Savor the vibrant flavors of Sheet Pan Roast Veggies with Honey Balsamic Glaze, transforming ordinary vegetables into a colorful feast that’s quick and delightful.


Ingredients

Scale
  • 2 cups bell peppers, chopped (mixed red, yellow, green)
  • 2 cups zucchini, chopped
  • 2 cups carrots, sliced
  • 1 cup red onion, sliced
  • 2 tbsp olive oil
  • 3 tbsp balsamic vinegar
  • 2 tbsp honey
  • Salt and pepper to taste
  • 1 tsp dried thyme

Instructions

  1. Preheat oven to 425°F (220°C).
  2. Wash and chop bell peppers, zucchini, carrots, and red onion into even-sized pieces.
  3. In a bowl, whisk together olive oil, balsamic vinegar, honey, dried thyme, salt, and pepper.
  4. Place veggies on a baking sheet and pour the honey balsamic glaze over them. Toss until well-coated.
  5. Spread veggies evenly on the baking sheet and roast for 25-30 minutes or until golden brown and tender.

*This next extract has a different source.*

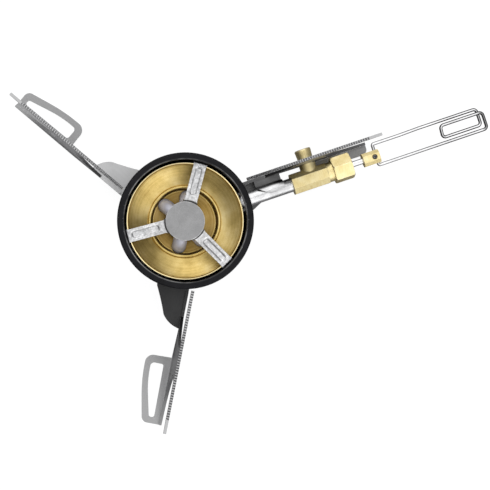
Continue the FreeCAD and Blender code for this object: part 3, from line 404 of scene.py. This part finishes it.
def sheet_steel(name, turn, plate, foot, web, rail_start):
    """Rolled steel sheet: fine grain and smudges, with painted light and shade per leg near the
    burner and on upright faces, a painted highlight along the fold, and painted shade between the
    rail's teeth.
    """
    shader = Shader(name)
    grain = shader.noise(shader.place((60.0, 2600.0, 900.0), -turn), detail=6.0, rough=0.65)
    smudge = shader.noise(shader.place(), scale=45.0, detail=5.0)
    speck = shader.noise(shader.place(), scale=1500.0, detail=2.0, rough=0.5)
    tone = shader.blend(grain, smudge, 0.5)
    radius = shader.radius()
    height = shader.along("Z")
    # Painted light and shade: the leg's own plate tone near the burner, and a darker web tone on
    # upright faces
    level = shader.mix(shader.rise(radius, *PLATE_FADE), grey(plate), grey(foot))
    colour = shader.mix(shader.facing_up(), web_colour(shader, grain, web), level)
    # Painted light and shade on the rail's end near the burner, shaded on two legs and lit on the
    # third
    rail = shader.mix(shader.rise(radius, *RAIL_FADE), grey(rail_start), grey(RAIL_TONE))
    on_rail = shader.rise(height, *before(RAIL_TOP, RAIL_DEPTHS))
    colour = shader.mix(on_rail, colour, rail)
    colour = shader.mix(1.0, colour, shader.vary(tone, 0.88, 1.12), "MULTIPLY")
    # Painted shade between the rail's teeth
    roots = shader.fall(height, *before(RAIL_TOP, TOOTH_SHADE_DEPTHS))
    colour = shader.mix(shader.product(roots, on_rail, TOOTH_SHADE_SHARE), colour, PAINTED_SHADE)
    relief = shader.math("ADD", grain, shader.product(speck, 0.3))
    return shader.surface(
        Metallic=1.0, Anisotropic=0.3, Base_Color=colour,
        Roughness=shader.vary(tone, 0.34, 0.52),
        Normal=shader.bump(relief, strength=0.14, distance=0.05 * MM))


def bright_steel(name, dark, light, rough=(0.16, 0.34), metal=1.0, blue=GREY_BLUE):
    """Drawn or turned steel with faint lines round it; less `metal` gives a dull, scaled skin."""
    shader = Shader(name)
    lines = shader.noise(shader.place((2600.0, 120.0, 120.0)))
    smudge = shader.noise(shader.place(), scale=90.0)
    return shader.surface(
        Metallic=metal, Base_Color=shader.greys(smudge, dark, light, blue),
        Roughness=shader.vary(lines, *rough),
        Normal=shader.bump(lines, strength=0.08, distance=0.03 * MM))


def wire_steel(name, hinge, coil):
    """Bent wire with a painted highlight on top and painted shade on its sides, getting darker
    from x = hinge to x = coil, and a painted dark reflection on the coil's end bar.
    """
    shader = Shader(name)
    lines = shader.noise(shader.place((2600.0, 400.0, 400.0)))
    smudge = shader.noise(shader.place(), scale=120.0)
    x = shader.along("X")
    # Painted shade on the wire's sides, darker towards the coil
    sides = shader.mix(shader.rise(x, hinge, coil), grey(0.38), grey(0.03))
    # Painted dark reflection on the coil's end bar
    bar = shader.span(x, 0.0, 0.75, coil + COIL_BAR[0], coil + COIL_BAR[1])
    top = shader.mix(bar, shader.greys(smudge, 0.62, 0.84), grey(0.06))
    # Painted highlight on top of the wire
    on_top = shader.facing_up(low=0.86, high=1.0)
    return shader.surface(
        Metallic=1.0, Base_Color=shader.mix(on_top, sides, top),
        Roughness=shader.vary(lines, 0.14, 0.24),
        Normal=shader.bump(lines, strength=0.06, distance=0.03 * MM))


def clip_steel(name, tube_side):
    """Sheet clip: bright where it wraps the tube, with painted shade from the tube's side to the
    leg.
    """
    shader = Shader(name)
    grain = shader.noise(shader.place((120.0, 1500.0, 1500.0)), detail=5.0)
    smudge = shader.noise(shader.place(), scale=120.0)
    tone = shader.blend(grain, smudge, 0.5)
    wrap = shader.ramp(tone, ((0.36, grey(0.28)), (0.5, grey(0.52)), (0.64, grey(0.82))))
    # Painted shade on the flange, from the tube's side to the leg
    flange = shader.greys(tone, 0.08, 0.13)
    shaded = shader.rise(shader.along("Y"), *before(tube_side, CLIP_FADE))
    return shader.surface(
        Metallic=1.0, Base_Color=shader.mix(shaded, wrap, flange),
        Roughness=shader.vary(tone, 0.28, 0.42),
        Normal=shader.bump(grain, strength=0.08, distance=0.03 * MM))


def pressed_steel(name):
    """Stamped sheet: a satin disc in the middle, arms with a bright mottled skin, and a painted
    shadow line where the arms step up from the disc.
    """
    shader = Shader(name)
    mottle = shader.noise(shader.place(), scale=760.0, detail=3.0, rough=0.55)
    grain = shader.noise(shader.place(), scale=2600.0, rough=0.7)
    smudge = shader.noise(shader.place(), scale=120.0)
    tone = shader.blend(shader.blend(mottle, smudge, 0.65), grain, 0.75)
    arms = shader.ramp(tone, ((0.34, grey(0.30)), (0.5, grey(0.52)), (0.64, grey(0.80))))
    satin = shader.greys(shader.blend(grain, smudge, 0.5), 0.20, 0.34)
    radius = shader.radius()
    on_arm = shader.rise(radius, *before(DISC_RADIUS, DISC_FADE))
    # Painted shadow line at the step from the disc up to the arms
    step = shader.near(radius, DISC_RADIUS + STEP_LINE, *STEP_LINE_HALVES)
    colour = shader.mix(shader.product(step, 0.7), shader.mix(on_arm, satin, arms), PAINTED_SHADE)
    relief = shader.product(shader.blend(mottle, grain, 0.8), on_arm)
    return shader.surface(
        Metallic=1.0, Base_Color=colour,
        Roughness=shader.vary(tone, 0.44, 0.32),
        Normal=shader.bump(relief, strength=0.55, distance=0.12 * MM))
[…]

Stir halfway through cooking for even roasting.
  6. Transfer roasted veggies to plates and drizzle any remaining glaze over them before serving.


Nutrition

  • Serving Size: 1 cup (approximately 150g)
  • Calories: 150
  • Sugar: 10g
  • Sodium: 120mg
  • Fat: 7g
  • Saturated Fat: 1g
  • Unsaturated Fat: 6g
  • Trans Fat: 0g
  • Carbohydrates: 20g
  • Fiber: 4g
  • Protein: 3g
  • Cholesterol: 0mg

Keywords: Feel free to customize with other seasonal vegetables like asparagus or broccoli. For added flavor, include minced garlic in the glaze or sprinkle feta cheese before serving.